Dick bullets be damned, this strategy will forever be a valuable one in Fortnite — unless Epic Games does make those drastic changes to building that the company talked about in June.

The other huge piece of homework, Gun Game, refers to a match type in the Call of Duty franchise in which every time you get a kill with a weapon, you advance to the next weapon in a pre-established order. Usually it begins with a pistol and progresses forward through bigger and better weapons.

This modified version functions like hyper-aggressive baptism by fire. I had to land in the most popular place on the map, Tilted Towers, and try to kill everyone. After each kill, I had to switch to a new weapon I picked up.

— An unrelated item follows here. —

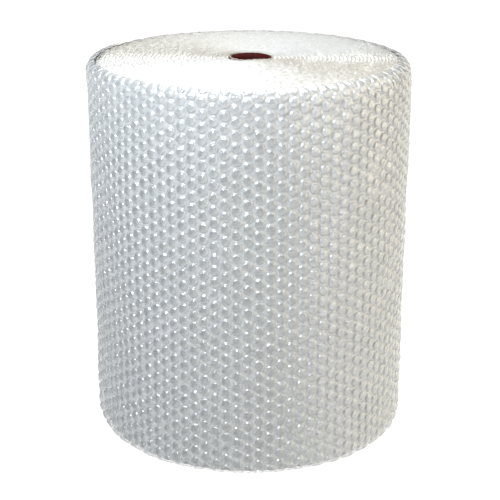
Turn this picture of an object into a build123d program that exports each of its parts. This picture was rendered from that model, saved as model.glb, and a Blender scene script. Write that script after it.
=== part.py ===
"""Bubble wrap roll: one long web of bubble film wound on a paperboard core, standing on its end.

Frame: the origin is on the core's axis at the surface the roll stands on, and +Z runs up that axis.
The web's loose end (the tail) is at the back left, and from there the roll's radius falls steadily,
counter-clockwise seen from above, by one turn's thickness over a full turn.
All sizes are in millimetres.
"""

from build123d import *

import os
from math import cos, radians, sin

# The web and how it is wound.
web_width = 750.0  # the roll's height as it stands
turn_pitch = 8.0  # one turn of bubbles, squeezed by the winding
turns = 34.5
tail_angle = 150.0  # where the web's loose end lies, in degrees from +X

# The paperboard core.
core_bore = 76.0  # takes a three-inch dispenser spindle
core_wall = 4.0
core_recess = 2.0  # the web's edges stand this far proud of each end of the core

# The ends of the roll.
top_shoulder = 9.0
bottom_shoulder = 16.0  # rounder, because the roll's weight crushes this edge
gap_width = 1.6  # the gap that shows between neighbouring turns
gap_depth = 3.0

# The spiral is drawn with tangent arcs, each a little tighter than the one before.
arcs_per_turn = 4

arc_sweep = 360.0 / arcs_per_turn
arc_step = turn_pitch / arcs_per_turn
core_radius = core_bore / 2 + core_wall
tail_radius = core_radius + turns * turn_pitch


def direction(angle):
    """The unit vector at an angle in degrees from +X."""
    return Vector(cos(radians(angle)), sin(radians(angle)), 0)


def spiral_arcs(first, last):
    """Centre, radius and start angle of each arc of the spiral, from the tail inwards.

    The centres walk round a small regular polygon, and its middle is the core's axis.
    """
    centres = [Vector(0, 0, 0)]
    for k in range(1, arcs_per_turn):
        centres.append(centres[-1] + direction(tail_angle + k * arc_sweep) * arc_step)
    middle = sum(centres, Vector(0, 0, 0)) * (1 / arcs_per_turn)
    return [
        (
            centres[k % arcs_per_turn] - middle,
            tail_radius - k * arc_step,
            tail_angle + k * arc_sweep,
        )
        for k in range(first, last)
    ]


def sector(centre, radius, start):
    """The part of the roll under one arc: a flat-ended disc sector with rounded shoulders."""
    outline = FilletPolyline(
        (0, 0),
        (radius, 0),
        (radius, web_width),
        (0, web_width),
        radius=[bottom_shoulder, top_shoulder],
    )
    section = make_face(Plane.XZ * (outline + Line((0, web_width), (0, 0))))
    turned = Rot(0, 0, start) * revolve(section, Axis.Z, arc_sweep)
    return Pos(centre.X, centre.Y, 0) * turned


def gap_between_turns():
    """The spiral slot between neighbouring turns, drawn flat and raised to its depth."""
    last_arc = int((tail_radius - core_radius - turn_pitch / 2) / arc_step)
    arcs = spiral_arcs(arcs_per_turn, last_arc)
    half = gap_width / 2
    outer = [CenterArc(c, r + half, start, arc_sweep) for c, r, start in arcs]
    inner = [CenterArc(c, r - half, start, arc_sweep) for c, r, start in arcs]
    ends = [Line(outer[0] @ 0, inner[0] @ 0), Line(outer[-1] @ 1, inner[-1] @ 1)]
    return extrude(make_face(Curve() + outer + inner + ends), gap_depth)


def bubble_wrap():
    """All the web's turns as one solid, with the tail's step down the back."""
    roll = sector(*spiral_arcs(0, 1)[0])
    for arc in spiral_arcs(1, arcs_per_turn):
        roll += sector(*arc)
    middle = Cylinder(core_radius + turn_pitch, web_width, align=(Align.CENTER, Align.CENTER, Align.MIN))
    hole = Cylinder(core_radius, web_width, align=(Align.CENTER, Align.CENTER, Align.MIN))
    gap = gap_between_turns()
    return roll + middle - hole - gap - Pos(0, 0, web_width - gap_depth) * gap


def paper_core():
    """The tube that the web is wound on, open right through."""
    ring = Circle(core_radius) - Circle(core_bore / 2)
    return Pos(0, 0, core_recess) * extrude(ring, web_width - 2 * core_recess)


os.makedirs("parts", exist_ok=True)
for name, shape in {"bubble_wrap": bubble_wrap(), "paper_core": paper_core()}.items():
    export_step(shape, f"parts/{name}.step")
    print(name, "solids", len(shape.solids()), "volume in litres", round(shape.volume / 1e6, 2))
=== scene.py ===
"""The looks of the bubble wrap roll: its outer turn as real bubbles, the turns' cut ends and the paper core.

Everything is in metres, in the CAD model's frame: +Z up the core's axis, the web's tail at the back left.
The web is first laid out flat, as length along the web (s), height (z) and lift off the backing film,
slit to its width there as a mill does, and then wound on to the roll.
"""

import math

import bmesh
import bpy
import numpy as np
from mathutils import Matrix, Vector


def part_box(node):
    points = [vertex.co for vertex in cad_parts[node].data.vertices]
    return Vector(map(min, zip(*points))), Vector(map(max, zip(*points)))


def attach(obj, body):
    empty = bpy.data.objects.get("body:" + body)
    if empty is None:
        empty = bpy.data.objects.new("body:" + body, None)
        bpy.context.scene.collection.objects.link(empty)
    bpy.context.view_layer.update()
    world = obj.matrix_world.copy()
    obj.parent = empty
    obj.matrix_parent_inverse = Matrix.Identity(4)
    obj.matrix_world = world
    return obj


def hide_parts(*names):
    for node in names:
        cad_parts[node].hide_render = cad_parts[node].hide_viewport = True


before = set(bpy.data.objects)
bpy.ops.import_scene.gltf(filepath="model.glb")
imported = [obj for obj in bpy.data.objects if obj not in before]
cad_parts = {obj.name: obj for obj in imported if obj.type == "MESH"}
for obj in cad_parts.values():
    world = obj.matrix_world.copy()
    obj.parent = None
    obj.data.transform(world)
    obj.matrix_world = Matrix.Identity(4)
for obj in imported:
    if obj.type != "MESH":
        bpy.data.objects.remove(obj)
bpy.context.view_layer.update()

# ---------------------------------------------------------------- sizes from the frame

wrap_low, wrap_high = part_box("bubble_wrap")
core_low, core_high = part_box("paper_core")
web_width = wrap_high.z
core_radius = core_high.x
core_wall = 0.004
core_bore_radius = core_radius - core_wall

turn_pitch = 0.008
tail_angle = math.radians(150)
# The roll is widest at the tail, and it has lost this much of a turn's thickness where it meets -X.
tail_radius = -wrap_low.x + turn_pitch * (math.pi - tail_angle) / (2 * math.pi)

# ---------------------------------------------------------------- the web and its bubbles

column_spacing = 0.02067  # between columns of bubbles, along the web
bubble_pitch = 0.02297  # between bubbles in a column, up the web
bubble_height = 0.0045
first_bubble_z = 0.0150
front_column_angle = math.radians(269.4)  # a column of whole pitches faces the front here

# A bubble's profile: the distance of each ring from its middle, how high it stands and how hazy it is.
ring_radii = (0.0100, 0.0094, 0.0083, 0.0067, 0.0043)
ring_lifts = (0.0, 0.38, 0.68, 0.87, 0.975)
ring_hazes = (0.85, 0.9, 0.7, 0.3, 0.1)
middle_haze = 0.0
web_haze = 0.8
segments = 18  # round each bubble

# How bubbles differ from each other.
limp_share = 0.03  # of the bubbles have lost some of their air
lobe_sizes = ((2, 0.035), (3, 0.035), (5, 0.03), (7, 0.02))  # waves round a bubble, and how strong
phase_range = 6.3  # about a full turn, in radians

# Where the film is made hazier, so whiter: a painted highlight towards its top edge and a painted reflection
# on the front right.
top_highlight_from = 0.60  # metres up the web
right_reflection_from, right_reflection_to = math.radians(274), math.radians(400)
right_reflection_ramp = math.radians(22)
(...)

“Challenge every single person you see,” Convertible clarified. “Never back down.” He said that I couldn’t leave the city until I had already gotten four or five kills. “Go for kills in Tilted,” he said, adding, “Every time you die, think about what you needed to do to survive that encounter.”

Here’s me trying out some Gun Game during my session with Convertible:

“Try to spend 2 minutes of reflection after you die in every match,” Convertible advised, especially when playing Gun Game. The key was to learn how to play aggressively, to overwhelm and overpower opponents with popular weapons like shotguns.

Convertible also told me to read a few of his articles on the Gamer Sensei blog, namely “The Basics of Combat” and “The Importance of the High Ground.”

For now, I’ve got some serious homework to do to if I want to get any better at Fortnite: Battle Royale, but before long, I might finally be able to make it out of Tilted alive.